##### Provided data #####

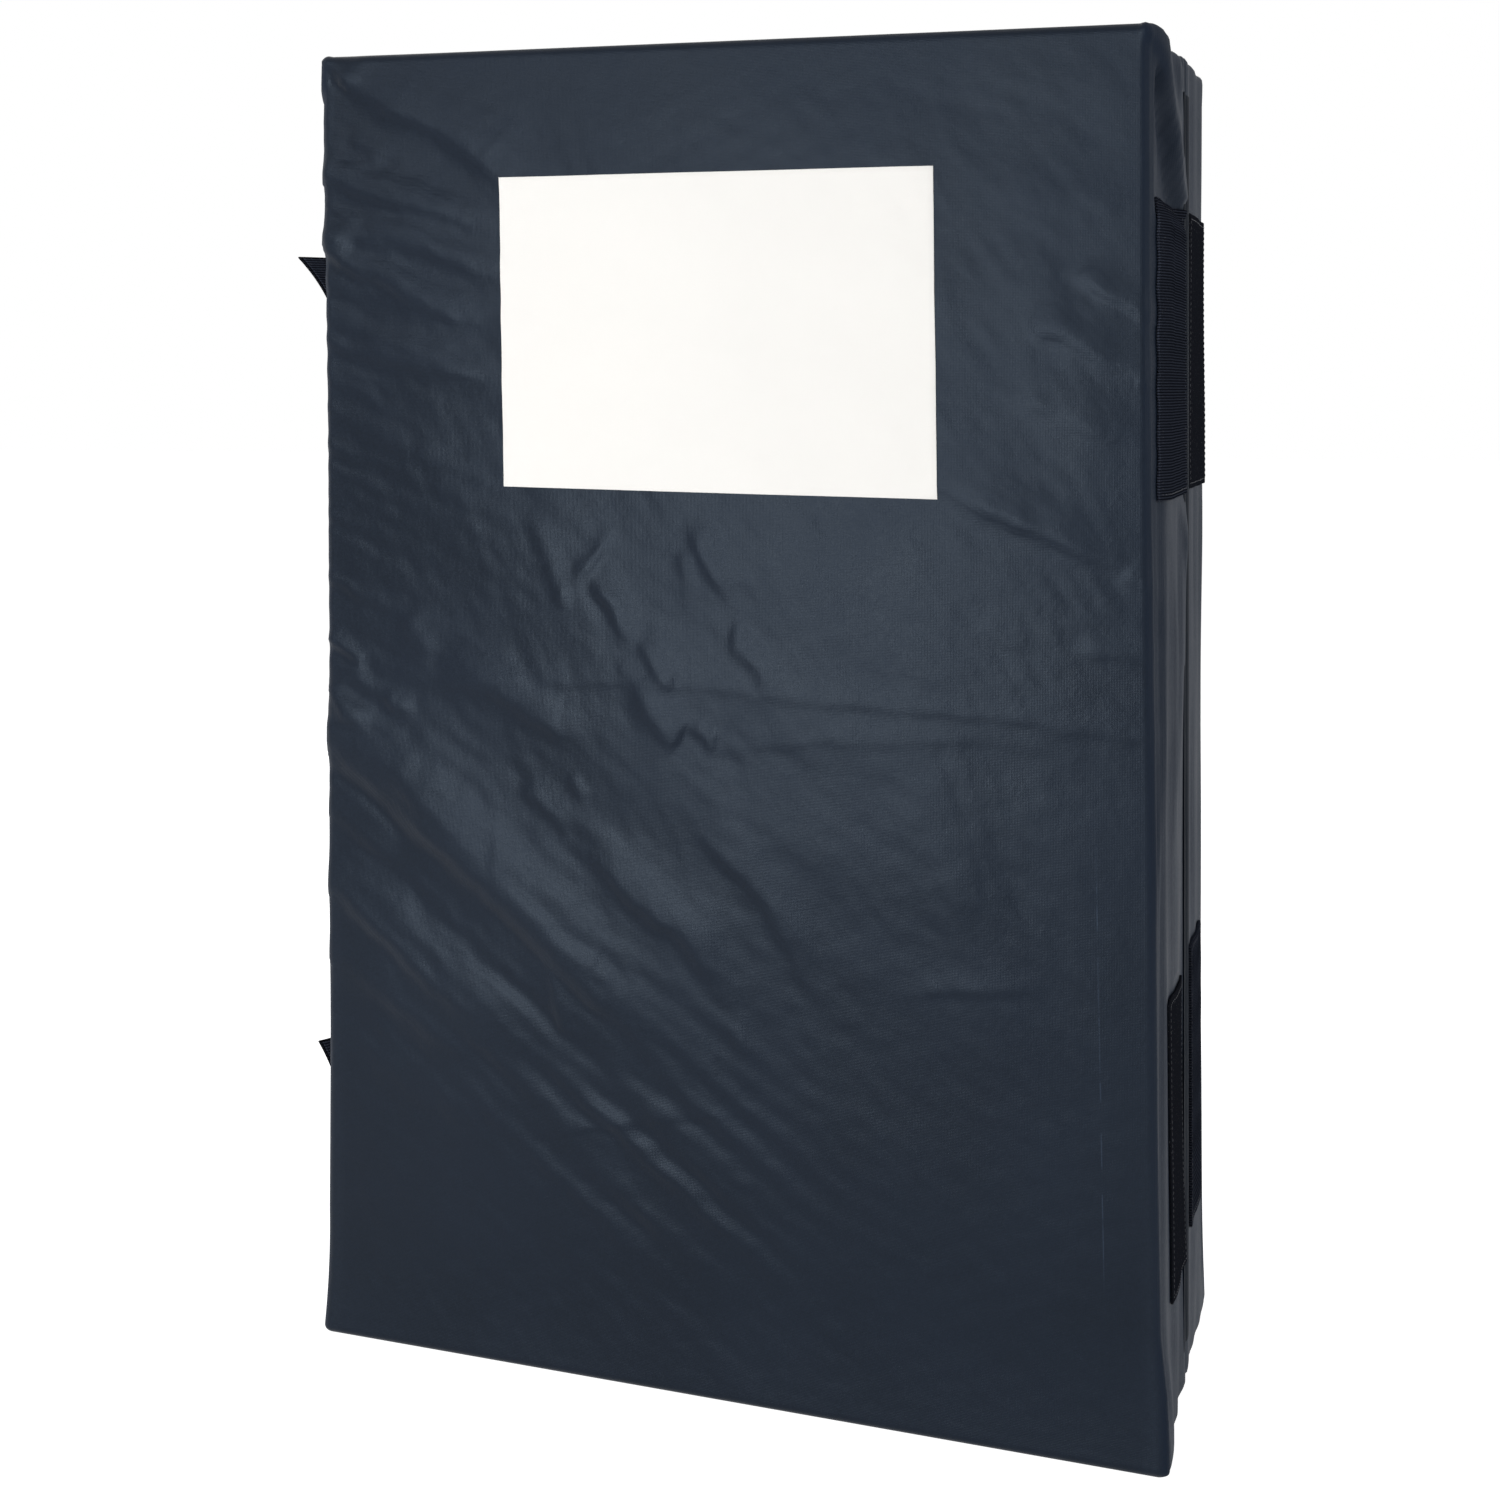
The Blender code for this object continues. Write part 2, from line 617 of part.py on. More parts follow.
def flap_sheet(name, base_z, peel, first_column):
    """Inner face of a closed flap from one of its columns forwards, its upper corner peeled."""
    crease = -HALF_PITCH / 2
    seam_y = -FLAP_SEWN_EDGE
    front_edge = FLAP_FRONT_MARGIN - HALF_PITCH - HALF_THICKNESS / 2
    columns = FLAP_COLUMNS - first_column
    bm = bmesh.new()
    bmesh.ops.create_grid(bm, x_segments=columns, y_segments=FLAP_ROWS, size=1.0)
    for vert in bm.verts:
        along = (first_column + (vert.co.x + 1) / 2 * columns) / FLAP_COLUMNS
        lift = (vert.co.y + 1) / 2
        y = seam_y + (front_edge - seam_y) * along
        rise = min(max((crease + FLAP_RISE_LENGTH / 2 - y) / FLAP_RISE_LENGTH, 0.0), 1.0)
        rise = rise * rise * (3 - 2 * rise)
        reach = max(1 - (y - front_edge) / FLAP_PEEL_LENGTH, 0.0)
        out = SEAT_GAP + (flap_stack() - SEAT_GAP) * rise + peel * reach**2 * lift**2
        vert.co = Vector((OPEN_X - out, y, base_z + (lift - 0.5) * FLAP_HEIGHT))
    return mesh_object(name, bm)


def make_closing_flap(level, base_z, peel, front, rear, fold):
    """A closing flap: the part sewn on the rear half, the free part, and its hook and loop."""
    seam_y = -FLAP_SEWN_EDGE
    sewn = sewn_patch(level + "_flap_anchor", rear,
                      (OPEN_X, seam_y + SEAT_GAP + FLAP_SEWN_WIDTH / 2, base_z),
                      (0, -1, 0), (0, 0, 1), (FLAP_SEWN_WIDTH, FLAP_HEIGHT), FLAP_THICKNESS, (4, 4))
    dress(sewn, BLACK_WEB)

    axis = (OPEN_X - SEAT_GAP * 1.5 - FLAP_THICKNESS, seam_y, base_z)
    turn = joint_empty(level + "_flap_seam", axis)
    flap = flap_sheet(level + "_closing_flap", base_z, peel, 0)
    thicken(flap, FLAP_THICKNESS, 1)
    shade_round(flap)
    dress(flap, BLACK_WEB, turn)

    hook = flap_sheet(level + "_flap_hook_tape", base_z, peel, FLAP_COLUMNS - FLAP_HOOK_COLUMNS)
    apart = hook.modifiers.new("gap", "DISPLACE")
    apart.strength = -SEAT_GAP
    apart.mid_level = 0
    thicken(hook, FLAP_HOOK_THICKNESS, -1)
    shade_round(hook)
    dress(hook, BLACK_TAPE, turn)

    front_edge = FLAP_FRONT_MARGIN - HALF_PITCH - HALF_THICKNESS / 2
    patch_y = front_edge + FLAP_PATCH_MARGIN + FLAP_PATCH_WIDTH / 2
    loop = sewn_patch(level + "_flap_loop_patch", front, (OPEN_X, patch_y, base_z), (0, -1, 0),
                      (0, 0, 1), (FLAP_PATCH_WIDTH, FLAP_PATCH_HEIGHT), FLAP_PATCH_THICKNESS, (5, 4))
    dress(loop, BLACK_TAPE, fold)


# Panel and harness.
def make_panel(front, fold):
    """Bare off-white panel bonded to the front face."""
    panel = sewn_patch("front_panel", front, (0, front.centre_y - HALF_THICKNESS / 2, PANEL_Z),
                       (1, 0, 0), (0, 0, 1), (PANEL_WIDTH, PANEL_HEIGHT), PANEL_THICKNESS, (10, 8))
    dress(panel, OFF_WHITE, fold)


def back_patch(name, rear, x, z, size, thickness, cells):
    """A patch sewn on the back, facing +Y."""
    return sewn_patch(name, rear, (x, HALF_THICKNESS / 2, z), (-1, 0, 0), (0, 0, 1), size,
                      thickness, cells)


def back_y(rear, x, z, build_up):
    """Height of the back's cloth at a place, plus what is sewn on it there and one more gap."""
    start = (x, rear.centre_y + HALF_THICKNESS, z)
    return cloth_hit(rear, start, (0, -1, 0)).y + SEAT_GAP * 2 + build_up


def make_yoke(rear):
    """Reinforcing panel that the shoulder straps and the handle are sewn to, and the handle."""
    yoke = back_patch("strap_yoke_panel", rear, 0, YOKE_Z, (YOKE_WIDTH, YOKE_HEIGHT),
                      YOKE_THICKNESS, (9, 7))
    dress(yoke, NAVY_STRIP)
    points = []
    seat = back_y(rear, 0, HANDLE_Z - HANDLE_WIDTH / 2, YOKE_THICKNESS)
    for run, bow in zip(HANDLE_RUN_SHARES, HANDLE_BOW_SHARES):
        x = HANDLE_LENGTH * run
        points.append(Vector((x, seat + HANDLE_THICKNESS / 2 + HANDLE_BOW * bow, HANDLE_Z)))
    handle = band("haul_handle", smooth_route(points), (0, 0, 1), HANDLE_WIDTH, HANDLE_THICKNESS)
    dress(handle, BLACK_WEB)


def half_turn(x, y, z, radius, up):
    """Half a turn of webbing over (up 1) or under (up -1) a bar, from the pad side outwards."""
    turn = []
    for step in range(TURN_STEPS + 1):
        angle = step / TURN_STEPS * math.pi
        turn.append(Vector((x, y - radius * math.cos(angle), z + up * radius * math.sin(angle))))
    return turn


def make_shoulder_strap(rear, side, sign):
    """One padded strap, its ladder lock, the webbing through it and the lower anchor patch."""
    points = []
    seat = back_y(rear, STRAP_TOP_X - STRAP_WIDTH / 2, STRAP_TOP_Z - STRAP_LENGTH * STRAP_SEWN_SHARE,
                  YOKE_THICKNESS)
    for drop, bow in zip(STRAP_DROP_SHARES, STRAP_BOW_SHARES):
        x = sign * (STRAP_TOP_X + (STRAP_BOTTOM_X - STRAP_TOP_X) * drop * drop * (3 - 2 * drop))
        z = STRAP_TOP_Z - STRAP_LENGTH * drop
        points.append(Vector((x, seat + STRAP_THICKNESS / 2 + STRAP_BOW * bow, z)))
    strap = band(side + "_shoulder_strap", smooth_route(points), (1, 0, 0), STRAP_WIDTH,
                 STRAP_THICKNESS)
    round_edges(strap, STRAP_EDGE_BEVEL)
    dress(strap, BLACK_WEB)

    # The lock hangs below the strap's end on a short loop, in the upright plane through it.
    x = points[-1].x
    lock_y = points[-1].y
    turn_radius = LOCK_THICKNESS / 2 + RUNNING_GAP + WEB_THICKNESS / 2
    loop_top = points[-1].z - SEAT_GAP
    lock_height = 3 * LOCK_BAR + 2 * LOCK_SLOT
    lock_top = loop_top - LOOP_REACH
    lock_z = lock_top - lock_height / 2
    slot_pitch = LOCK_BAR + LOCK_SLOT
    slot_width = LOCK_WIDTH - 2 * LOCK_SIDE_BAR
    outlines = [rounded_rectangle(0, 0, LOCK_WIDTH, lock_height, LOCK_SIDE_BAR)]
    for side_of_bar in (-1, 1):
        outlines.append(rounded_rectangle(0, side_of_bar * slot_pitch / 2, slot_width, LOCK_SLOT,
                                          WEB_THICKNESS))
    lock = plate(side + "_ladder_lock", outlines, LOCK_THICKNESS, (x, lock_y, lock_z),
                 (math.pi / 2, 0, 0))
    dress(lock, BLACK_PLASTIC)

    anchor = back_patch(side + "_strap_anchor", rear, x, ANCHOR_Z, (ANCHOR_WIDTH, ANCHOR_HEIGHT),
                        ANCHOR_THICKNESS, (3, 4))
    dress(anchor, NAVY_STRIP)

    inner_x = abs(x) - WEB_WIDTH / 2
    sewn_y = back_y(rear, inner_x, ANCHOR_Z + WEB_SEWN_LENGTH / 2, ANCHOR_THICKNESS)
    sewn_y += WEB_THICKNESS / 2
    bar_top = lock_z + LOCK_BAR / 2
    lock_low = lock_z - lock_height / 2
    rise = lock_low - ANCHOR_Z - WEB_SEWN_LENGTH / 2
    middle_y = (sewn_y + lock_y - turn_radius) / 2
    loaded = [Vector((x, sewn_y, ANCHOR_Z - WEB_SEWN_LENGTH / 2)),
              Vector((x, sewn_y, ANCHOR_Z + WEB_SEWN_LENGTH / 2)),
              Vector((x, middle_y, lock_low - rise / 2)),
              Vector((x, lock_y - turn_radius, lock_low)),
              Vector((x, lock_y - turn_radius, bar_top))]
    route = smooth_route(loaded)[:-1] + half_turn(x, lock_y, bar_top, turn_radius, 1)
    route.append(Vector((x, lock_y + turn_radius, lock_low)))
    route.append(Vector((x, lock_y + turn_radius, lock_low - WEB_TAIL / 2)))
    route.append(Vector((x, lock_y + turn_radius - WEB_THICKNESS, lock_low - WEB_TAIL)))
    webbing = band(side + "_adjuster_webbing", route, (1, 0, 0), WEB_WIDTH, WEB_THICKNESS)
    dress(webbing, BLACK_WEB)

    upper_bar = lock_top - LOCK_BAR
    legs = (Vector((x, lock_y - turn_radius, loop_top)), Vector((x, lock_y + turn_radius, loop_top)))
    route = [legs[0]] + half_turn(x, lock_y, upper_bar, turn_radius, -1) + [legs[1]]
    loop = band(side + "_lock_loop", route, (1, 0, 0), WEB_WIDTH, WEB_THICKNESS)
    dress(loop, BLACK_WEB)


def belt_route(rear, sign, buckle_end):
    """Middle line of one belt half, from its sewn end to its face of the buckle."""
    patch_end = BELT_ANCHOR_X - (BELT_SEWN_LENGTH + ANCHOR_WIDTH) / 2
    seat = back_y(rear, patch_end, BELT_Z + BELT_WIDTH / 2, ANCHOR_THICKNESS) + WEB_THICKNESS / 2
    points = []
    for run, bow in zip(BELT_RUN_SHARES, BELT_BOW_SHARES):
        x = BELT_ANCHOR_X + (buckle_end - BELT_ANCHOR_X) * run
        points.append(Vector((sign * x, seat + BELT_BOW * bow, BELT_Z)))
    return smooth_route(points)


def make_waist_belt(rear):
    """Two belt halves with their anchor patches and the side-release buckle between them."""
    body_half = BUCKLE_LENGTH / 2
    belts = {}
    for side, sign in (("left", -1), ("right", 1)):
        end = body_half + SEAT_GAP + (PLUG_LENGTH + SEAT_GAP if sign > 0 else 0)
        belts[side] = belt_route(rear, sign, end)
        anchor = back_patch(side + "_belt_anchor", rear,
                            sign * (BELT_ANCHOR_X - BELT_SEWN_LENGTH / 2), BELT_Z,
                            (ANCHOR_WIDTH, ANCHOR_WIDTH), ANCHOR_THICKNESS, (3, 3))
        dress(anchor, NAVY_STRIP)
    y = belts["left"][-1].y
    slide = joint_empty("buckle_run", (body_half, y, BELT_Z))
    left = band("left_waist_belt", belts["left"], (0, 0, 1), BELT_WIDTH, WEB_THICKNESS)
    dress(left, BLACK_WEB)
    right = band("right_waist_belt", belts["right"], (0, 0, 1), BELT_WIDTH, WEB_THICKNESS)
    dress(right, BLACK_WEB, slide)

    half_t = BUCKLE_THICKNESS / 2
    half_h = BUCKLE_HEIGHT / 2
    socket = mesh_object("buckle_socket", block((-body_half, y - half_t, BELT_Z - half_h),
                                                (body_half, y + half_t, BELT_Z + half_h)))
    inner_t = half_t - BUCKLE_WALL
    inner_h = half_h - BUCKLE_WALL
    mouth = cutter("buckle_mouth_cutter",
                   (body_half - BUCKLE_CAVITY, y - inner_t, BELT_Z - inner_h),
                   (body_half + CUT_OVERRUN, y + inner_t, BELT_Z + inner_h))
    window_end = body_half - BUCKLE_CAVITY + BUCKLE_WINDOW + SEAT_GAP
    windows = cutter("buckle_window_cutter",
                     (body_half - BUCKLE_CAVITY + SEAT_GAP, y - inner_t, BELT_Z - BUCKLE_HEIGHT),
                     (window_end, y + inner_t, BELT_Z + BUCKLE_HEIGHT))
    combine(socket, mouth, "DIFFERENCE")
    combine(socket, windows, "DIFFERENCE")
    dress(socket, BLACK_PLASTIC)

    # The plug is one flat outline: its body, two side prongs with heads, and a middle guide.
    reach = inner_h - RUNNING_GAP
    tip = body_half - PRONG_LENGTH
    near = body_half + SEAT_GAP
    guide = GUIDE_WIDTH / 2
    inner = reach - PRONG_WIDTH
    outline = [(near, -inner), (tip, -inner), (tip, -reach), (near, -reach), (near, -half_h),
               (near + PLUG_LENGTH, -half_h), (near + PLUG_LENGTH, half_h), (near, half_h),
               (near, reach), (tip, reach), (tip, inner), (near, inner), (near, guide),
               (tip, guide), (tip, -guide), (near, -guide)]
    plug_thickness = 2 * (inner_t - RUNNING_GAP)
    plug = plate("buckle_plug", [outline], plug_thickness, (0, y, BELT_Z), (math.pi / 2, 0, 0))
    dress(plug, BLACK_PLASTIC, slide)


def build_pad():
    """Build every piece of the pad."""
    clear_scene()
    rear = Half("rear", 0.0, 1)
    front = Half("front", -HALF_PITCH, -1)
    fold = joint_empty("fold_axis", FOLD_AXIS)
    for half, empty in ((rear, None), (front, fold)):
        make_cover(half, empty)
        make_foam(half, empty)
        make_zip(half, empty)
        make_spine_patches(half, empty)
        make_hinge_leaf(half, empty)
    make_panel(front, fold)
    make_closing_flap("upper", UPPER_FLAP_Z, UPPER_FLAP_PEEL, front, rear, fold)
    make_closing_flap("lower", LOWER_FLAP_Z, LOWER_FLAP_PEEL, front, rear, fold)
    make_yoke(rear)
    make_shoulder_strap(rear, "left", -1)
    make_shoulder_strap(rear, "right", 1)
    make_waist_belt(rear)


build_pad()
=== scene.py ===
"""Looks of a folding bouldering crash pad, closed and standing on its short end.

Metres, in the frame's own axes: +X across the face towards the spine, -Y towards the viewer, +Z up.
"""
import logging
import math
from dataclasses import dataclass, field
from enum import Enum
from functools import cache, cached_property, reduce
from typing import Callable, Iterable, Sequence

import bmesh
import bpy
import numpy as np
from mathutils import Matrix, Vector
from mathutils.bvhtree import BVHTree


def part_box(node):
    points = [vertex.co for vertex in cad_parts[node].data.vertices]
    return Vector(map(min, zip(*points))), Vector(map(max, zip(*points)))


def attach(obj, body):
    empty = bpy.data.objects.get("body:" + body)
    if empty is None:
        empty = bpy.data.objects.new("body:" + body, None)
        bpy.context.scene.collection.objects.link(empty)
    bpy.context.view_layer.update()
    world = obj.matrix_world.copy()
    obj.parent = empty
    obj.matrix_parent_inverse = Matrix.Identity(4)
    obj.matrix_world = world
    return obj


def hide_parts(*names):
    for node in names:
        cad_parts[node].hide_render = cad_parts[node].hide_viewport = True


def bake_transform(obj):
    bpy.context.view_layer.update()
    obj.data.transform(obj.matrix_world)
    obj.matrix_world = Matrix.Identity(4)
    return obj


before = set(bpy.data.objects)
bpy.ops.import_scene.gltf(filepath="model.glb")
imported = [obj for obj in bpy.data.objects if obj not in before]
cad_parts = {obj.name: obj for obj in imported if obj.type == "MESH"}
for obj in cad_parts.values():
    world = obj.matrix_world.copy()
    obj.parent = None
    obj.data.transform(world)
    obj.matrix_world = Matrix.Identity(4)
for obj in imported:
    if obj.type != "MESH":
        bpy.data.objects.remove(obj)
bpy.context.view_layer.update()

LOG = logging.getLogger("crash_pad")
Point = tuple[float, float]
Triple = tuple[float, float, float]
Places = np.ndarray
Piece = bpy.types.Object
Material = bpy.types.Material
Socket = bpy.types.NodeSocket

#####

(Short problem) Restate the listing exactly, starting at its first line and ending at the line where "dress(flap, BLACK_WEB, turn)" occurs; include both and no other lines.

(Exercise answer)
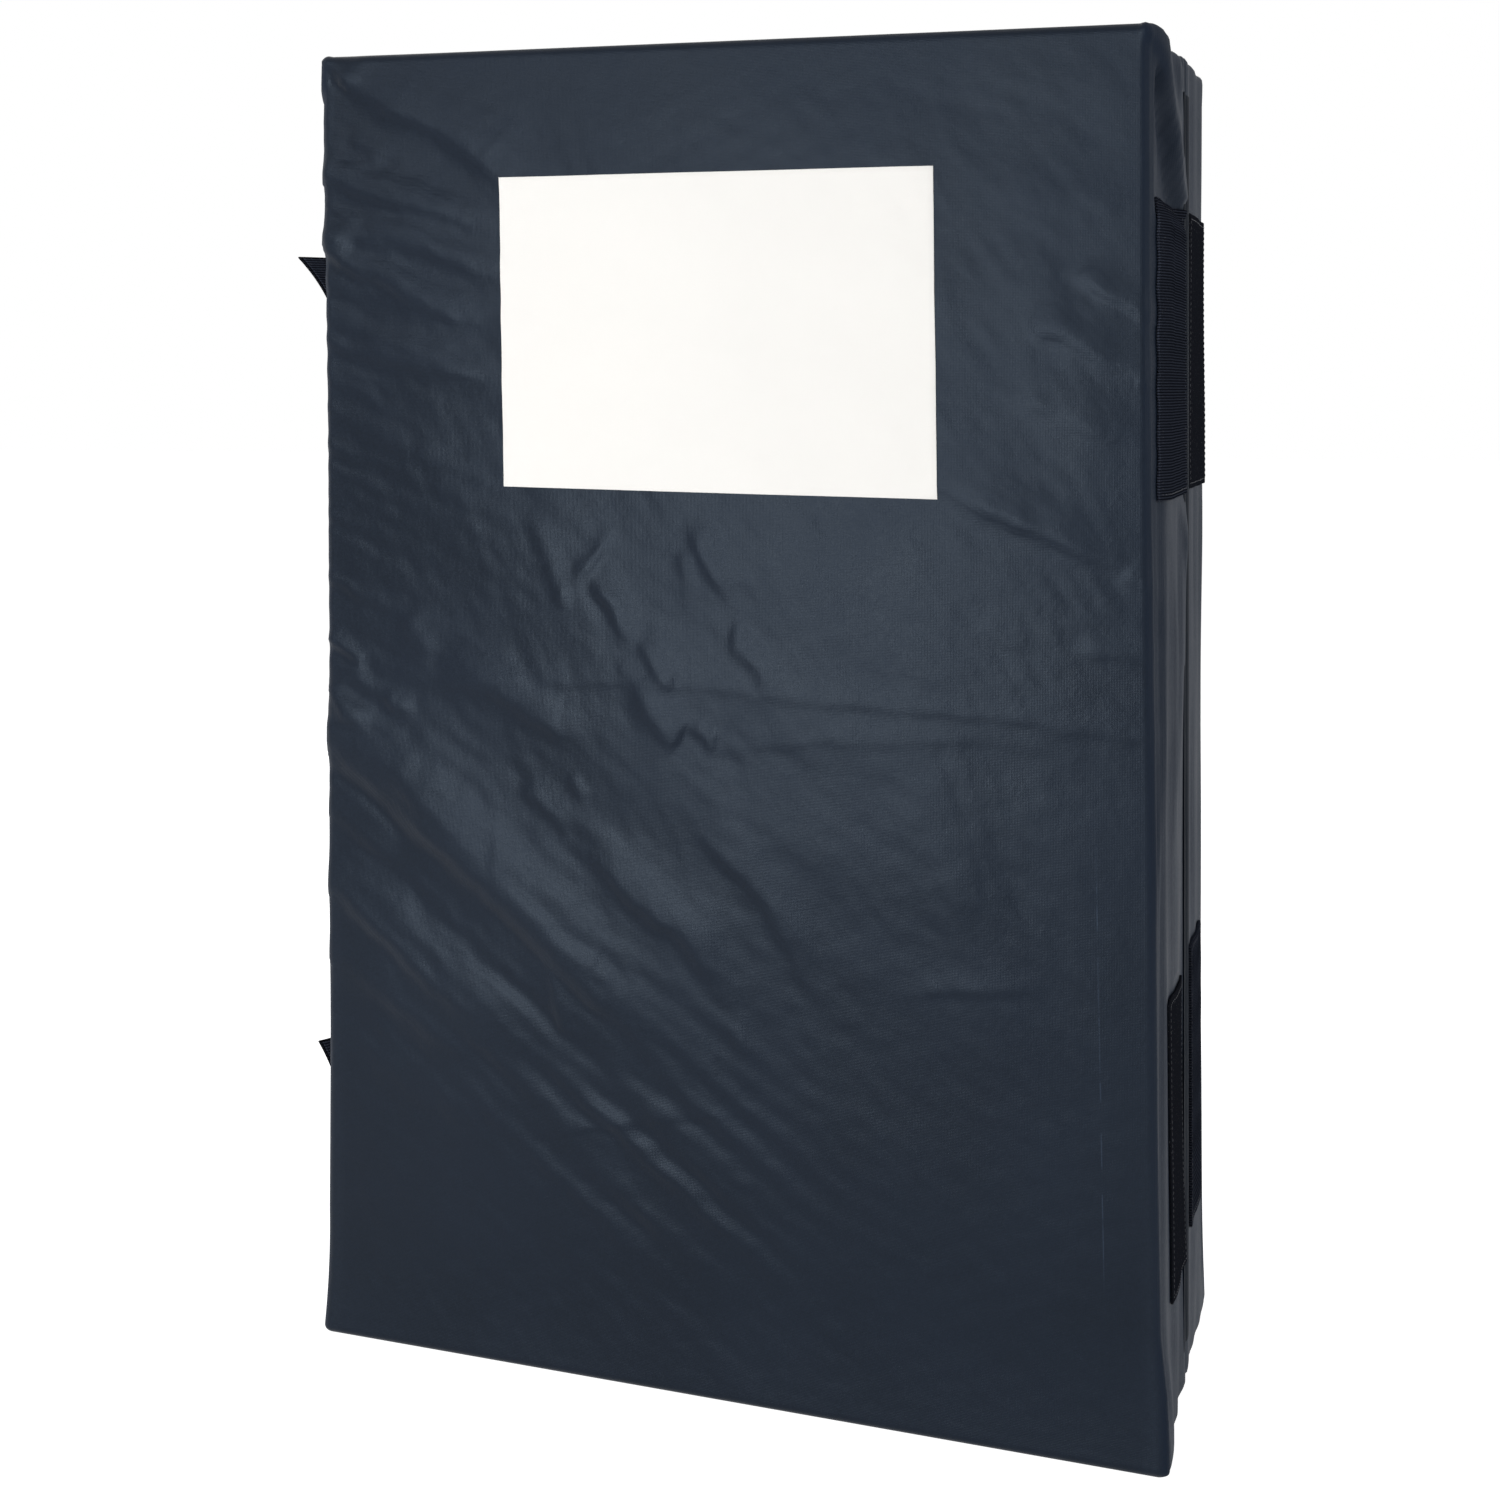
The Blender code for this object continues. Write part 2, from line 617 of part.py on. More parts follow.
def flap_sheet(name, base_z, peel, first_column):
    """Inner face of a closed flap from one of its columns forwards, its upper corner peeled."""
    crease = -HALF_PITCH / 2
    seam_y = -FLAP_SEWN_EDGE
    front_edge = FLAP_FRONT_MARGIN - HALF_PITCH - HALF_THICKNESS / 2
    columns = FLAP_COLUMNS - first_column
    bm = bmesh.new()
    bmesh.ops.create_grid(bm, x_segments=columns, y_segments=FLAP_ROWS, size=1.0)
    for vert in bm.verts:
        along = (first_column + (vert.co.x + 1) / 2 * columns) / FLAP_COLUMNS
        lift = (vert.co.y + 1) / 2
        y = seam_y + (front_edge - seam_y) * along
        rise = min(max((crease + FLAP_RISE_LENGTH / 2 - y) / FLAP_RISE_LENGTH, 0.0), 1.0)
        rise = rise * rise * (3 - 2 * rise)
        reach = max(1 - (y - front_edge) / FLAP_PEEL_LENGTH, 0.0)
        out = SEAT_GAP + (flap_stack() - SEAT_GAP) * rise + peel * reach**2 * lift**2
        vert.co = Vector((OPEN_X - out, y, base_z + (lift - 0.5) * FLAP_HEIGHT))
    return mesh_object(name, bm)


def make_closing_flap(level, base_z, peel, front, rear, fold):
    """A closing flap: the part sewn on the rear half, the free part, and its hook and loop."""
    seam_y = -FLAP_SEWN_EDGE
    sewn = sewn_patch(level + "_flap_anchor", rear,
                      (OPEN_X, seam_y + SEAT_GAP + FLAP_SEWN_WIDTH / 2, base_z),
                      (0, -1, 0), (0, 0, 1), (FLAP_SEWN_WIDTH, FLAP_HEIGHT), FLAP_THICKNESS, (4, 4))
    dress(sewn, BLACK_WEB)

    axis = (OPEN_X - SEAT_GAP * 1.5 - FLAP_THICKNESS, seam_y, base_z)
    turn = joint_empty(level + "_flap_seam", axis)
    flap = flap_sheet(level + "_closing_flap", base_z, peel, 0)
    thicken(flap, FLAP_THICKNESS, 1)
    shade_round(flap)
    dress(flap, BLACK_WEB, turn)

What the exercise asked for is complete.